I say this with great caution for fear I may upset the sheep. I have a track record of being hated by sheep. Five years have passed since my epic bike ride through the black mountains which, incidentally, aren’t black; they’re green or brown at best and were quite a magnificent backdrop to this most epic yet death-defying journey.
It was while riding through, what appeared to be, the land of the teletubbies that this incident occurred. Up and down mound after mound till suddenly, on the horizon, I could see some rather peculiar looking mole hills. These mole hills were moving and they were white. This didn’t strike me as unusual as I had realised that I was in Wales and well absurdity can, potentially, be normal. A friend of mine the other day proved this Welsh trait by shamelessly admitting that, despite having lived over eighty percent of her life in the United Arab Emirates with her Pakistani parents and having an American accent, she was born in Wales.

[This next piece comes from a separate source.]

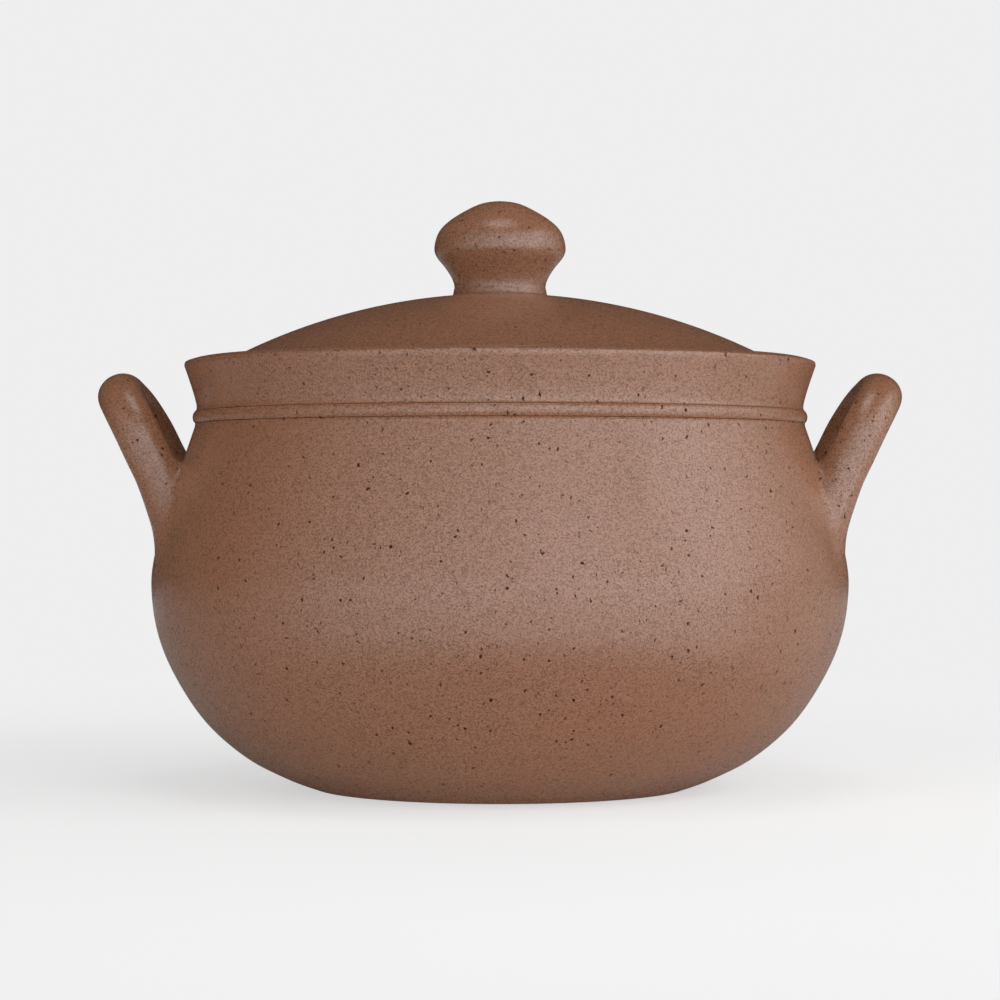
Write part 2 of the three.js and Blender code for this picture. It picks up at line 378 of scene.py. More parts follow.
@dataclass(frozen=True)
class Clay:
    """Unglazed stoneware: sandy two-tone grain, dark iron specks and warm clouds.

    Sizes, cells, depths and wobble_reach are in metres. The contrasts, slope, shares and
    the other numbers are plain factors, save coat_index, the coat's refractive index,
    and speck_rarity, a power.
    """

    name: str
    light: Colour = (160, 112, 85)
    dark: Colour = (128, 87, 63)
    red: Colour = (151, 94, 69)
    speck: Colour = (54, 25, 14)
    roughness: float = 0.32
    sheen: float = 0.6
    coat_index: float = 1.5
    flatness: float = 1.0
    grain_size: float = 0.00042
    grain_depth: float = 0.00012
    fine_size: float = 0.00045
    sand_size: float = 0.0011
    cloud_size: float = 0.055
    drift_size: float = 0.16
    grain_contrast: float = 1.5
    sand_contrast: float = 0.8
    grain_roughness: float = 0.16
    coat_slope: float = 1.6
    coat_middle: float = 0.6
    warmth: float = 0.3
    bump_strength: float = 0.55
    small_cell: float = 0.0019
    large_cell: float = 0.0032
    speck_reach: float = 0.19
    speck_rarity: float = 0.6
    speck_edge: float = 30.0
    speck_cover: float = 0.92
    speck_roughness: float = 0.4
    speck_metal: float = 0.8
    wobble_size: float = 0.0013
    wobble_reach: float = 0.0019

    def build(self) -> bpy.types.Material:
        """Builds the material.

        Each grain of sand is a cell with a random tone of its own, over coarser noise, and
        clouds are wide noise. Grains, clouds and specks give the colour. The lighter a grain,
        the glassier: that is the coat. The specks are rich in iron, so part metal, rougher
        and without coat. The height is fine noise, with the grains standing up in their
        middles and the specks sunk.

        Returns:
            The material.
        """
        material = bpy.data.materials.new(self.name)
        g = Graph(material)
        place = g.place()
        grains = {"Vector": place, "Scale": 1 / self.grain_size}
        cells = g.node("ShaderNodeTexVoronoi", {"feature": "F1"}, grains)
        tones = g.node("ShaderNodeSeparateColor", {}, {0: cells.outputs["Color"]})
        tone, edge = g.number(tones), g.number(cells, "Distance")
        fine = g.number(g.noise(place, self.fine_size, 0.0))
        sand = g.number(g.noise(place, self.sand_size, 1.0))
        cloud = g.number(g.noise(place, self.cloud_size, 3.0))
        drift = g.number(g.noise(place, self.drift_size, 1.0))
        sharp, soft = (tone - 0.5) * self.grain_contrast, (sand - 0.5) * self.sand_contrast
        grain = (sharp + soft + 0.5).clamped()
        warm = ((cloud * 0.6 + drift * 0.4 - 0.47) * 4.0).clamped()
        specks = self._specks(g, place)
        colour = g.mixed(grain, shade(self.dark), shade(self.light))
        colour = g.mixed(warm * self.warmth, colour, shade(self.red))
        colour = g.mixed(specks * self.speck_cover, colour, shade(self.speck))
        height = fine * 0.6 + sand * 0.3 - edge * 0.35 - specks * 0.3
        bump = {"Strength": self.bump_strength, "Distance": self.grain_depth, "Height": height}
        rough = (tone - 0.5) * self.grain_roughness + self.roughness
        coat = ((tone - 0.5) * self.coat_slope + self.coat_middle).clamped()
        surface = {
            "Base Color": colour,
            "Roughness": rough + specks * self.speck_roughness,
            "Metallic": specks * self.speck_metal,
            "Coat Weight": coat * (1 - specks),
            "Coat Roughness": self.roughness,
            "Coat IOR": self.coat_index,
            "Normal": g.node("ShaderNodeBump", {}, bump).outputs[0],
            "Specular IOR Level": self.sheen,
            "Diffuse Roughness": self.flatness,
        }
        shader = g.node("ShaderNodeBsdfPrincipled", {}, surface)
        g.node("ShaderNodeOutputMaterial", {}, {"Surface": shader.outputs[0]})
        return material

    def _specks(self, g: Graph, place: bpy.types.NodeSocket) -> Value:
        """The mask of faint small specks and strong larger ones.

        The coordinates are bent by fine noise first, so that no speck is round.

        Args:
            g: The graph that takes the nodes.
            place: The coordinates to read.

        Returns:
            1 inside a speck and 0 outside, with a soft edge.
        """
        wobble = g.noise(place, self.wobble_size, 1.0).outputs["Color"]
        centred = g.vector("SUBTRACT", wobble, (0.5, 0.5, 0.5))
        moved = g.vector("MULTIPLY", centred, (self.wobble_reach,) * 3)
        at = g.vector("ADD", place, moved)
        small = self._spots(g, at, self.small_cell, (1.0, 1.0, 1.0))
        large = self._spots(g, at, self.large_cell, (1.15, 1.0, 0.8))
        return (small * 0.8 + large).clamped()

    def _spots(self, g: Graph, at: bpy.types.NodeSocket, cell: float, stretch: Triple) -> Value:
        """Spots, one at most in each cell.

        A spot is the part of its cell nearer to the cell's seed than a radius: the cell's
        own random number to the power speck_rarity, times speck_reach. A higher power
        leaves fewer large spots.

        Args:
            g: The graph.
            at: Coordinates in metres.
            cell: Width of a cell in metres.
            stretch: Factors that shorten or lengthen a spot along X, Y and Z.

        Returns:
            The mask.
        """
        squeezed = g.vector("MULTIPLY", at, stretch)
        inputs = {"Vector": squeezed, "Scale": 1 / cell}
        cells = g.node("ShaderNodeTexVoronoi", {"feature": "F1"}, inputs)
        chance = g.node("ShaderNodeSeparateColor", {}, {0: cells.outputs["Color"]})
        radius = g.number(chance) ** self.speck_rarity * self.speck_reach
        return ((radius - g.number(cells, "Distance")) * self.speck_edge).clamped()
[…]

Quite hilarious,you may agree, but these mole hills look set to compete in terms of hilarity. As I rode towards these mole hills I noticed that they were becoming more and more fluffy. Now fluffy, white molehills are something of a rarity. So rare that they don’t exist. It turned out that these mole hills were sheep. These sheep were fearless of our bikes and set about chasing us. One sheep head butted my bike and I fell to the ground surrounded by a few hundred sheep. I feared for my testicles, brain, face and I feared what my mother would say when I got home. Strangely, I did not fear for my life partly because death will mean I won’t have to face my mother and partly because I was being attacked by sheep, the fluffiest animals since three toddlers genetically modified their kindergarten’s toy plank to form the world’s first teddy bear! Quite frankly, I’ve met scarier trousers!

Thankfully, I managed to get up and pull my bike out of the rugby scrum the sheep had formed desperately trying to decapitate my bike. I then got away as fast as possible, often reaching speeds of sixty mile per hour.

This, quite frankly, exhibited many new facts. It explained that the teletubbies are from Wales, sheep are fierce animals, the Welsh rugby team’s scrum practice is, most probably, conducted in the Black mountains and I’d rather die than explain to my mother how I ended up on the brink of death in Hospital. Dying before mother sees me is, quite frankly, the safer and relatively painless option. The most worrying fact however is that moles live in sheep and that trousers can be quite scary.

What about the Welsh in general? And the Prince of Wales?! Well, quite frankly, the Welsh are a wonderful bunch of people (albeit colour blind - the Black mountains aren't black!) and the country is one of the most beautiful in the world. The Prince of Wales is aptly named just refer to the previous sentence for further details. It will however always take a hammering in the press and it is probably because, as a nation, it has less power than a triple A battery. Sheep can't destroy a mountain bike let alone a mountain in Wonga Wongistan and so all we can say is that Wales and its army of sheep don't stand a chance in becoming a super power. Barack Obama, Osama Bin Laden and Duracell Bunny, your jobs are safe, for now (Only because I want to look like I believe sheep will eventually rise above all of us and therefore not end up in hospital with several sheep related injuries and then suffer the wrath of my mother).